Abstract

Most airborne electromagnetic (AEM) data are processed using successive 1D approximations to produce stitched conductivity-depth sections. Because the current induced in the near surface by an AEM system preferentially circulates at some radial distance from a horizontal loop transmitter (sometimes called the footprint), the section plotted directly below a concentric transmitter-receiver system actually arises from currents induced in the vicinity rather than directly underneath. Detection of paleochannels as conduits for groundwater flow is a common geophysical exploration goal, where locally 2D approximations may be valid for an extinct riverbed or filled valley. Separate from effects of salinity, these paleochannels may be conductive if clay filled or resistive if sand filled and incised into a clay host. Because of the wide system footprint, using stitched 1D approximations or inversions may lead to misleading conductivity-depth images or sections. Near abrupt edges of an extensive conductive layer, the lateral falloff in AEM amplitudes tends to produce a drooping tail in a conductivity section, sometimes coupled with alocal peak where the AEM system is maximally coupled to currents constrained to flow near the conductor edge. Once the width of a conductive ribbon model is less than the system footprint, small amplitudes result, and the source is imaged too deeply in the stitched 1D section. On the other hand, a narrow resistive gap in a conductive layer is incorrectly imaged as a drooping region within the layered conductor; below, the image falsely contains a blocklike poor conductor extending to depth. Additionally, edge-effect responses often are imaged as deep conductors with an inverted horseshoe shape.
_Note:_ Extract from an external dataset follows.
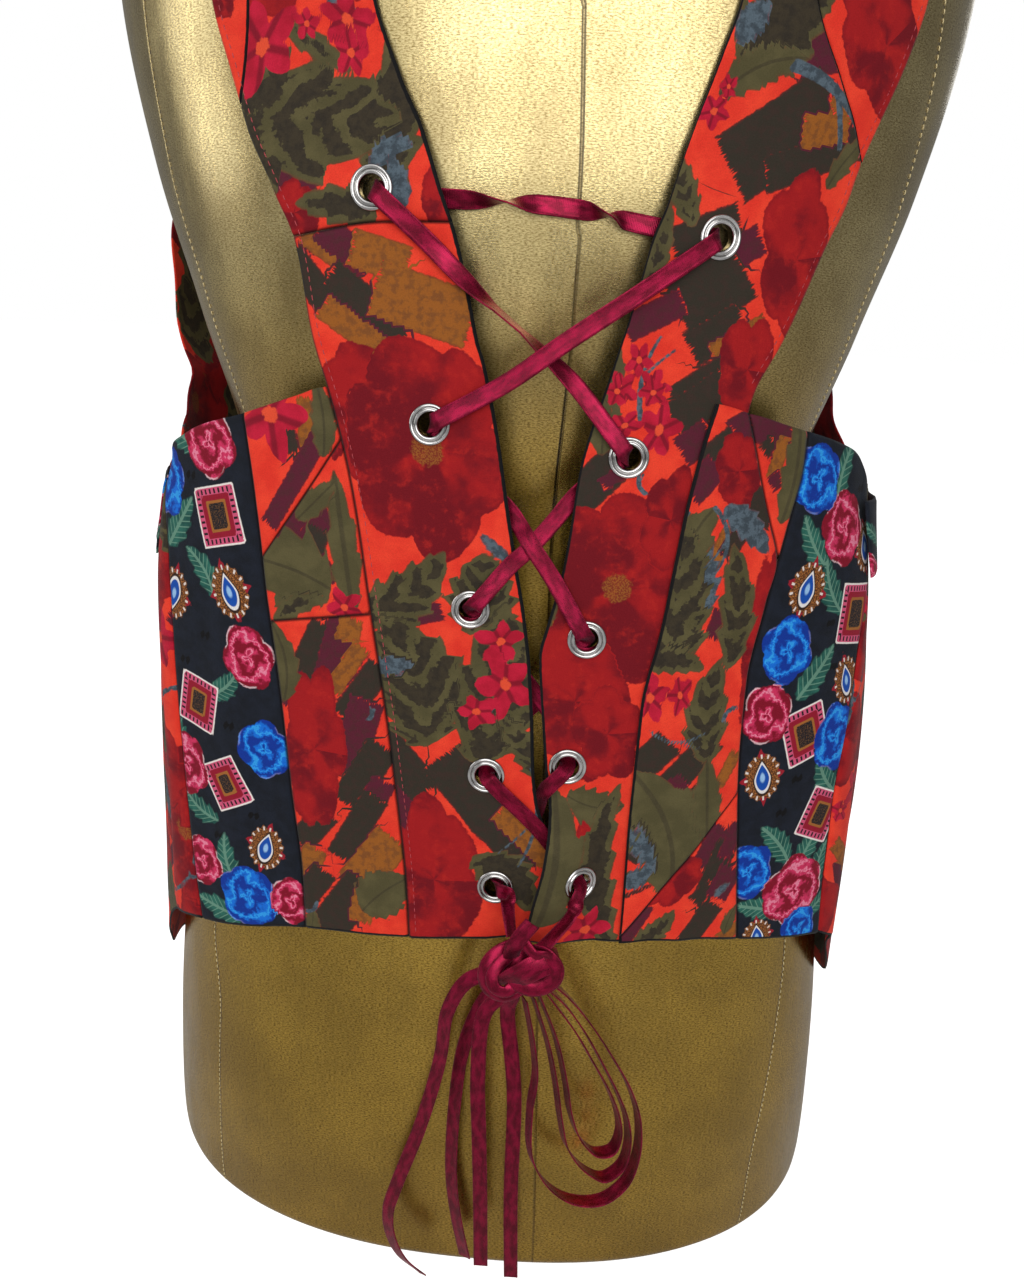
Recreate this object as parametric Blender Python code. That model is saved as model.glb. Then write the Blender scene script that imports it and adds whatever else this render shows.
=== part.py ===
"""Laced patchwork vest standing on a limbless dress form.

The front faces -Y, +X is to the right of someone looking at the front, and +Z is up.
The form's flat base stands on z = 0 with its middle at the origin. Tables are in millimetres
and degrees. A place on the cloth is given by its turn round the body, 0 at the centre front
and positive towards +X, and by its height above the base.
"""

import math
from collections import namedtuple

import bpy
import numpy as np
from mathutils import Matrix, Vector

MM = 0.001

# Driving dimensions, in millimetres
CLOTH = 1.6             # wall of cloth with its lining
GAP = 0.3               # kept between any two pieces
CLEAR = 0.9             # between the form and cloth that lies on it
SEAM_TRIM = 0.22        # taken off each panel at a seam
STACK = CLOTH + GAP + 0.1   # rise of a layer that lies on another
BELT_RISE = STACK + 1.3
BELT_WIDTH = 29.0
RIBBON_WIDTH = 6.0
RIBBON_THICK = 0.9
EYELET_RADIUS = 6.9
EYELET_BORE = 4.0
EYELET_HOLE = 4.9       # hole cut in the cloth
KNOT_CENTRE = (15.0, -131.0, 171.0)
KNOT_RADII = (10.5, 8.0, 14.0)

# Fineness of the meshes
FORM_AROUND = 36
FORM_STEP = 32.0
EYELET_SIDES = 14
CUTTER_SIDES = 14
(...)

Incorporating lateral constraints in 1D AEM inversion (LCI) software, designed to improve resolution of continuous layers, more accurately recovers the depth to extensive conductors. The LCI, however, as with any AEM modeling methodology based on 1D forward responses, has limitations in detecting and imaging in the presence of strong 3D lateral discontinuities of dimensions smaller than the annulus of resolution. The isotropic, horizontally slowly varying layered-earth assumption devalues and limits AEM's 3D detection capabilities. The need for smart, fast algorithms that account for 3D varying electrical properties remains.